問題はガバナンスが効かないせいで、ポテンシャルを発揮できない企業があることです。そういった状況が悪なだけであって、ガバナンスが効いてみんな変な会社になって経済が衰退したって誰もうれしくないわけですよ。
だから、ガバナンスは手段ということを忘れてはならない。最近は目的感があってあまりよくないです。例えば、指名委員会や指名報酬委員会が役に立たない社長を選んだら誰が責任を取るんだという話です。その辺は社会全体で変な感じになっている気がします。
―― では、指名委員会等を設置するなどしてガバナンスを強化するメリットをどう考えますか。
水留 業績が伴わないのに君臨しているトップもいるので、そういうケースは何とかしないといけない。ダメな社長を辞めさせられることは重要です。

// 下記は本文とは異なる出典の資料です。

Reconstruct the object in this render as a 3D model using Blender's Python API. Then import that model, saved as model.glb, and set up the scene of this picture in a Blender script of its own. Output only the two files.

本来は現状に不満をもった株主が、状況を変える手段として社外取締役という仕組みを作り、現在のトップに対して牽制する。それが起こるのが正しい形だと思います。
社長は何をする人なのか多用化する役割を整理すべき
―― 社長の辞め時は、いつ、誰が、どのように判断すべきでしょうか。
水留 もちろん業績が振るわないケースは途中で交代しないといけないとは思いますが、就任する時点で何年間くらいやるという任期のイメージを持つのは大事かもしれません。
例えば、商社だったらおおよそ6年サイクルです。その期間で自分は何をしていくのか考えるのは、悪くないなと感じます。ただ、欧米なんかも含めて、意外と社長の在任期間って長いですから。本当に徹底的な経営改革を実施する場合などは、8年とか10年くらいのスパンで区切りをつけていく感覚は必要だと感じます。
―― F&LCの指名報酬委員会で水留さんが辞めるべきだという意見が固まった場合、スパッと退くのでしょうか。
水留 もちろんです。どうしても1年間くらい並走する必要があればするかもしれないですが、会長や相談役として影響力を残し続けるのは、基本的には私にとっても企業にとっても時間の無駄だと思います。
ただ、世の中的な話として、昨今は社長という概念とCEOという概念があって、会長がCEOというパターンもある。こういうのは役割分担ですから、日常的な業務を担うのがCOO職で、グループ経営とか、全体的な役割を担うのがCEO職というのであれば、それは別に形としてはおかしくない。
他にも、社長がCEOで会長が取締役会議長という形もありますね。一口に社長と言っても、そのタイトルの人が何をするのかって、状況によっても変わっていくのが現代的な在り方なのかなと思います。ですから、それぞれ会社の中での役割は整理されていることが大事です。
―― 経営者として役割を全うした後、社外取締役のような形で他の企業に経験を還元していく流れが増えれば、社会全体としても良いサイクルになるのでしょうか。
水留 それもひとつだとは思いますが、誰もがそんなことをできるかというと難しい部分があります。こんなことを言うと怒られるかもしれないですが、60代後半、70代以上の方が持つ経営の経験は、直接的には今の世代の役に立たないかもしれない。社会環境が大きく変わっていますから、成功の方程式が全然違うんです。もちろん、人間的な部分とか別な形で助言はできると思いますけど、事業に対しては正直難しいだろうなと感じます。
と言って、私も経済同友会に10年ほど所属していますが、財界活動が何か社会に対して良い影響があるかというと限定的でしょうし。私も55歳になりましたから、経営者としての役割を終えた後、どのように社会と接点を持つかは考えなくてはならないですね。